CAD and scene scripts
---------------

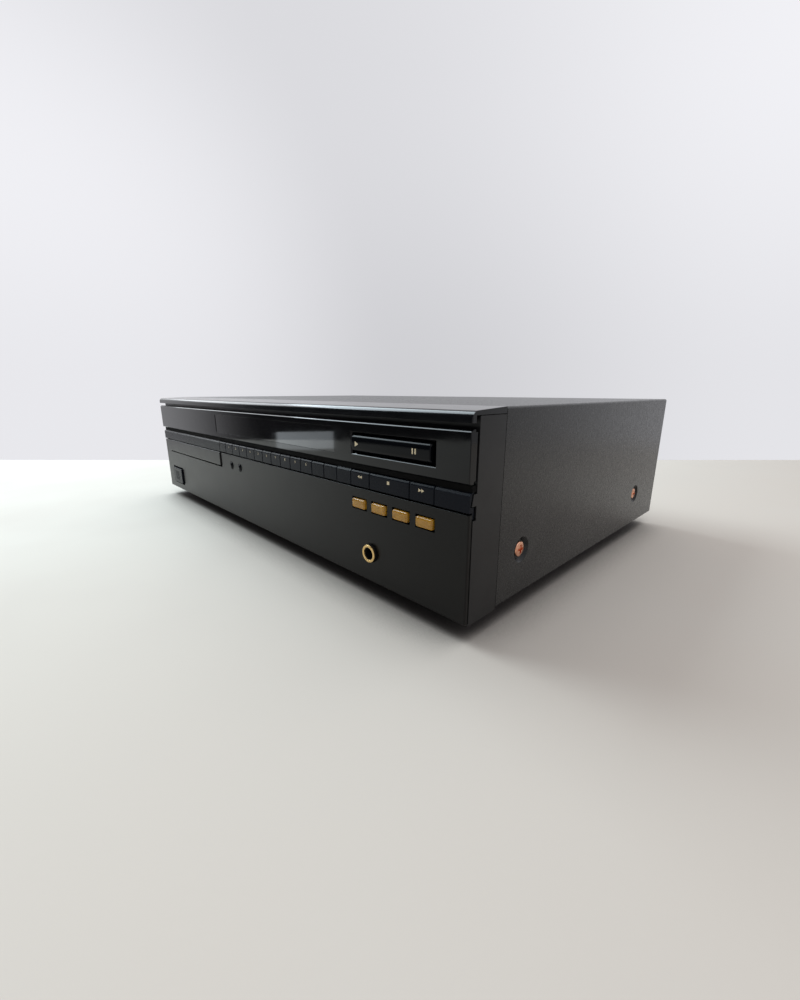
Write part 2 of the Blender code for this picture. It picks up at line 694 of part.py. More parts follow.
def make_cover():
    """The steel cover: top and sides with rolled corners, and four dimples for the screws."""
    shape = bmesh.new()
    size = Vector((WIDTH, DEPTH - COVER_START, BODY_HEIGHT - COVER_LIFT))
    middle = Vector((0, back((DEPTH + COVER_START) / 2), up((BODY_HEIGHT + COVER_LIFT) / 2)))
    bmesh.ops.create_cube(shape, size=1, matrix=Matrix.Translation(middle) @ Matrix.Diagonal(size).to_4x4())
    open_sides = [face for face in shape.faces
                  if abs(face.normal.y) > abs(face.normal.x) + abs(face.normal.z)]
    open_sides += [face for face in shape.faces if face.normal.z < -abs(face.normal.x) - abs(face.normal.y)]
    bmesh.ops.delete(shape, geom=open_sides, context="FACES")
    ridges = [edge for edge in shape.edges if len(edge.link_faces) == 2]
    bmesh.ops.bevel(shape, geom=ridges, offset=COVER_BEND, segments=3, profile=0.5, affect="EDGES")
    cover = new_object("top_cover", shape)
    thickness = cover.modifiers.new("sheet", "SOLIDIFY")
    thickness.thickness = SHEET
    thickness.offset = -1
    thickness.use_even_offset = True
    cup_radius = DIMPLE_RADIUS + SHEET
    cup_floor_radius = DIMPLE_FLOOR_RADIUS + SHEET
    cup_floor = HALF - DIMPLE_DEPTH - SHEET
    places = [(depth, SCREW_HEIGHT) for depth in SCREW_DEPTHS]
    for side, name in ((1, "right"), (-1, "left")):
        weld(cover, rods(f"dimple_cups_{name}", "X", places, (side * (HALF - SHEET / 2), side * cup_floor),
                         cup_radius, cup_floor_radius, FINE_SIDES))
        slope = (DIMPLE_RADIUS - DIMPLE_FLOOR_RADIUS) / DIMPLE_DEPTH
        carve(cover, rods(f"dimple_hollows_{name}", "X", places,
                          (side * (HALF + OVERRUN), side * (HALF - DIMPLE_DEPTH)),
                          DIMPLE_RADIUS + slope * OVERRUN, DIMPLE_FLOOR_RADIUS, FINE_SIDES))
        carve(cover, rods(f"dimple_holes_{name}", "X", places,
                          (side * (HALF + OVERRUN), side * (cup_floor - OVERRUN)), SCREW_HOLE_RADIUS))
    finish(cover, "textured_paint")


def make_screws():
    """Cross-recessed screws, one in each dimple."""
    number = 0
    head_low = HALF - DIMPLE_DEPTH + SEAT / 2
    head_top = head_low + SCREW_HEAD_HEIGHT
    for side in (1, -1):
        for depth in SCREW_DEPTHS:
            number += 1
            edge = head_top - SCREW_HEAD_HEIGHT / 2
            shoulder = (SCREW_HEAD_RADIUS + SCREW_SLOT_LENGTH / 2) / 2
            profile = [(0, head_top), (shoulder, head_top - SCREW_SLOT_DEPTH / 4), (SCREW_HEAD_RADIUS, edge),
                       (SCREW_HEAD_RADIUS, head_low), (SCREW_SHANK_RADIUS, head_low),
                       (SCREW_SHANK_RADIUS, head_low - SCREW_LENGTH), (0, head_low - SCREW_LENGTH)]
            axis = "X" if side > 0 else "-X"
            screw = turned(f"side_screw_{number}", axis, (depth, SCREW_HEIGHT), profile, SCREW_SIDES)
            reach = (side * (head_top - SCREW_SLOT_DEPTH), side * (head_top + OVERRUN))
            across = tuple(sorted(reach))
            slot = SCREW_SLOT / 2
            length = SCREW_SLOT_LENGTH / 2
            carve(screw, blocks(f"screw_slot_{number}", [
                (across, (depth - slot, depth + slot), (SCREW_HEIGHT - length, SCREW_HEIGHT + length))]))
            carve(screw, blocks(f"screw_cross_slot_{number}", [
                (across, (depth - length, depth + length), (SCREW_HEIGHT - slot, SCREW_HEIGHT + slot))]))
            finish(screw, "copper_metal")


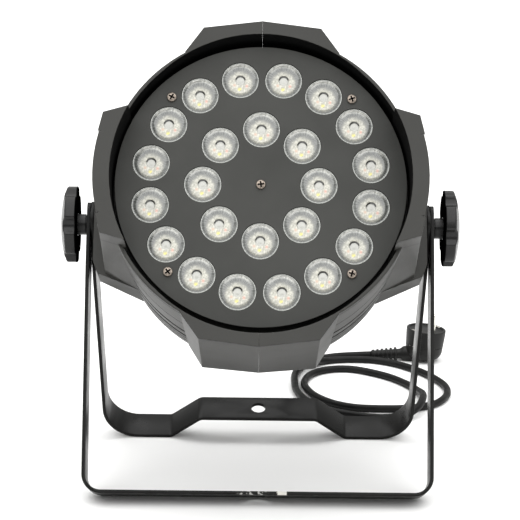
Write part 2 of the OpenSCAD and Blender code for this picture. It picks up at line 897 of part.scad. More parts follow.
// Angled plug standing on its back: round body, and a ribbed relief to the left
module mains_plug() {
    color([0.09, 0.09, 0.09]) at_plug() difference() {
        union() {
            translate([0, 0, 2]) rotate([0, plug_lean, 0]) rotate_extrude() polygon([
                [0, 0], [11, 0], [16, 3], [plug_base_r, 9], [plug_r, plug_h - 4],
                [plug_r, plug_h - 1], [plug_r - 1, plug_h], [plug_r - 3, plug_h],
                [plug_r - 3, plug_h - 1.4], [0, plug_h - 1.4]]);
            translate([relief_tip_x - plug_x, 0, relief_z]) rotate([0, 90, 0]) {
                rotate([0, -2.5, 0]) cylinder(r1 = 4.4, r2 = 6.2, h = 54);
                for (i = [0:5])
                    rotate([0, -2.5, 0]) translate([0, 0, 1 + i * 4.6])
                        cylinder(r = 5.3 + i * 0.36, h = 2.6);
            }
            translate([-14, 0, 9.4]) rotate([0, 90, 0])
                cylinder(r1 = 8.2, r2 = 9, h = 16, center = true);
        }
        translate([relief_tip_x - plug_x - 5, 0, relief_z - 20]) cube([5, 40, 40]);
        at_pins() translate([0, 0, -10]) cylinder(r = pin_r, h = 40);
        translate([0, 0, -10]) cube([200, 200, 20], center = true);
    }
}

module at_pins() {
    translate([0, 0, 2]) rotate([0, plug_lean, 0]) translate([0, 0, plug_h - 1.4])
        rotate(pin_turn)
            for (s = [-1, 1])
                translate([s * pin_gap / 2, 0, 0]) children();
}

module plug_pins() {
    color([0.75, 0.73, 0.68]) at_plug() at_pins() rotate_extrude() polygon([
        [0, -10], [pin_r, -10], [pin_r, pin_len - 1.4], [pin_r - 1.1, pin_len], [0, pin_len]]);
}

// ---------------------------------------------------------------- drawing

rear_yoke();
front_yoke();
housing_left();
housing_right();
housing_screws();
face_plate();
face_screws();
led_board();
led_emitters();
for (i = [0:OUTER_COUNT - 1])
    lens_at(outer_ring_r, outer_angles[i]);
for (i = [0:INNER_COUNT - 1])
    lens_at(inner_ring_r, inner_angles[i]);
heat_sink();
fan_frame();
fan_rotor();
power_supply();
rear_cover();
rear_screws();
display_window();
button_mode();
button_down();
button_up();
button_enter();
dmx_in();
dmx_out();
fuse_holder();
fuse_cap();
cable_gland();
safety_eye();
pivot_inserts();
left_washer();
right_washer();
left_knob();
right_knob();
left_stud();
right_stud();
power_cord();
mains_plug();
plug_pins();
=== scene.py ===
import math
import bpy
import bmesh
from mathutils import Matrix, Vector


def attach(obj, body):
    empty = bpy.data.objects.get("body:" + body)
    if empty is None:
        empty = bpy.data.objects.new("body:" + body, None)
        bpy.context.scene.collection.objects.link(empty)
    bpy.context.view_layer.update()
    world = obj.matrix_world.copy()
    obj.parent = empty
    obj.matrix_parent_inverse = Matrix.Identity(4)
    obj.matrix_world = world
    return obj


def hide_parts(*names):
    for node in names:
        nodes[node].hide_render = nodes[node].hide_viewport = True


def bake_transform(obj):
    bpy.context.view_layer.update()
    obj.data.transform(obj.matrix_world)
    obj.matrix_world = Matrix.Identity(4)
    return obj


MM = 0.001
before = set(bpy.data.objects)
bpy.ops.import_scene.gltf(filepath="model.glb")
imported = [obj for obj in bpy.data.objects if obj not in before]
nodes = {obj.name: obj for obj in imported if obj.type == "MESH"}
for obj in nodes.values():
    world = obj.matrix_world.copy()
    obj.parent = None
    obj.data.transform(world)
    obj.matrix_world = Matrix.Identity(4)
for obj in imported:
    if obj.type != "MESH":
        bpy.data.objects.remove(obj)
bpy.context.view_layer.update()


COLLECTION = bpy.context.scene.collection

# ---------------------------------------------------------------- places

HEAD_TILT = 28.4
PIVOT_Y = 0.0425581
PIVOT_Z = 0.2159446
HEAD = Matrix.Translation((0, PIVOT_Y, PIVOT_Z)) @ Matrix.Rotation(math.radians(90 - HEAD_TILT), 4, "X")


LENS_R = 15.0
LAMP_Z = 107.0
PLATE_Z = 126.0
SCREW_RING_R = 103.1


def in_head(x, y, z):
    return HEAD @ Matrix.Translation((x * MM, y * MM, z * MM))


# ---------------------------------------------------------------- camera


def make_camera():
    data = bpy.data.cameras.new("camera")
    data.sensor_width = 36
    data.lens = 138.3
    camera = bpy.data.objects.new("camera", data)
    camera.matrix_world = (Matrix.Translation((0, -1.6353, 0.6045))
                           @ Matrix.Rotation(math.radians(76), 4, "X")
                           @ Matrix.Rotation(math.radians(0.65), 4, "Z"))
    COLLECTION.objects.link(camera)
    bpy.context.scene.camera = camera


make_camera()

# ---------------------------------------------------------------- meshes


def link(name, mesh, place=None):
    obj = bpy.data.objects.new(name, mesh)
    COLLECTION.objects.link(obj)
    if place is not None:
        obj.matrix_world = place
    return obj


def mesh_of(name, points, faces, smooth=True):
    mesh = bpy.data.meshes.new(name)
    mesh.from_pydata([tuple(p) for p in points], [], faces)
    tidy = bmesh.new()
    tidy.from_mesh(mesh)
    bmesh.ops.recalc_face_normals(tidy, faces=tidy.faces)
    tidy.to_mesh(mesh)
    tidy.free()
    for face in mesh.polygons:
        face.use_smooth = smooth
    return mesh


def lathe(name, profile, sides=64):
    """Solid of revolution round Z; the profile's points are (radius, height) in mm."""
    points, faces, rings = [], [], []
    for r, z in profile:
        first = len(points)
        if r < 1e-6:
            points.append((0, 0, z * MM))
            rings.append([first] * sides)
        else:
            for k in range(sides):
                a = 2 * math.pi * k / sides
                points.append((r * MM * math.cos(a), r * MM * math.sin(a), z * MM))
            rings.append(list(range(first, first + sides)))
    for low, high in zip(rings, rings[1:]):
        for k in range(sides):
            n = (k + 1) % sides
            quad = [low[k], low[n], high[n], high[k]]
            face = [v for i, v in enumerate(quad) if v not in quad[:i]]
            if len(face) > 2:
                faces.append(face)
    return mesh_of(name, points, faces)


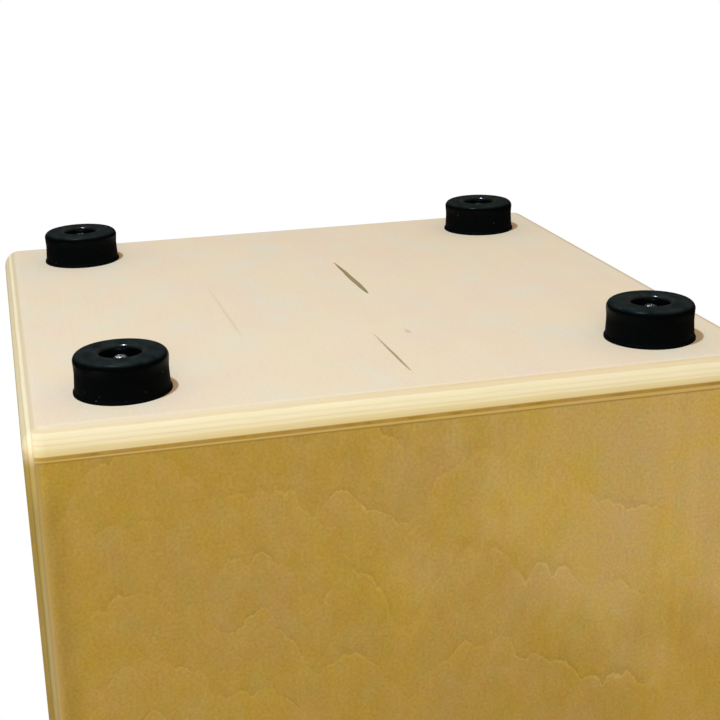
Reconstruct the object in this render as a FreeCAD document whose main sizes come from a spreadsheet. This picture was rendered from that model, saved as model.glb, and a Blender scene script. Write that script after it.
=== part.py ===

---------------

[Given exercise] Starting with the line that contains "Reconstruct the object", return each line through the last one of the data above, exactly as written and nothing more.

[Solution to this exercise]
Reconstruct the object in this render as a FreeCAD document whose main sizes come from a spreadsheet. This picture was rendered from that model, saved as model.glb, and a Blender scene script. Write that script after it.
=== part.py ===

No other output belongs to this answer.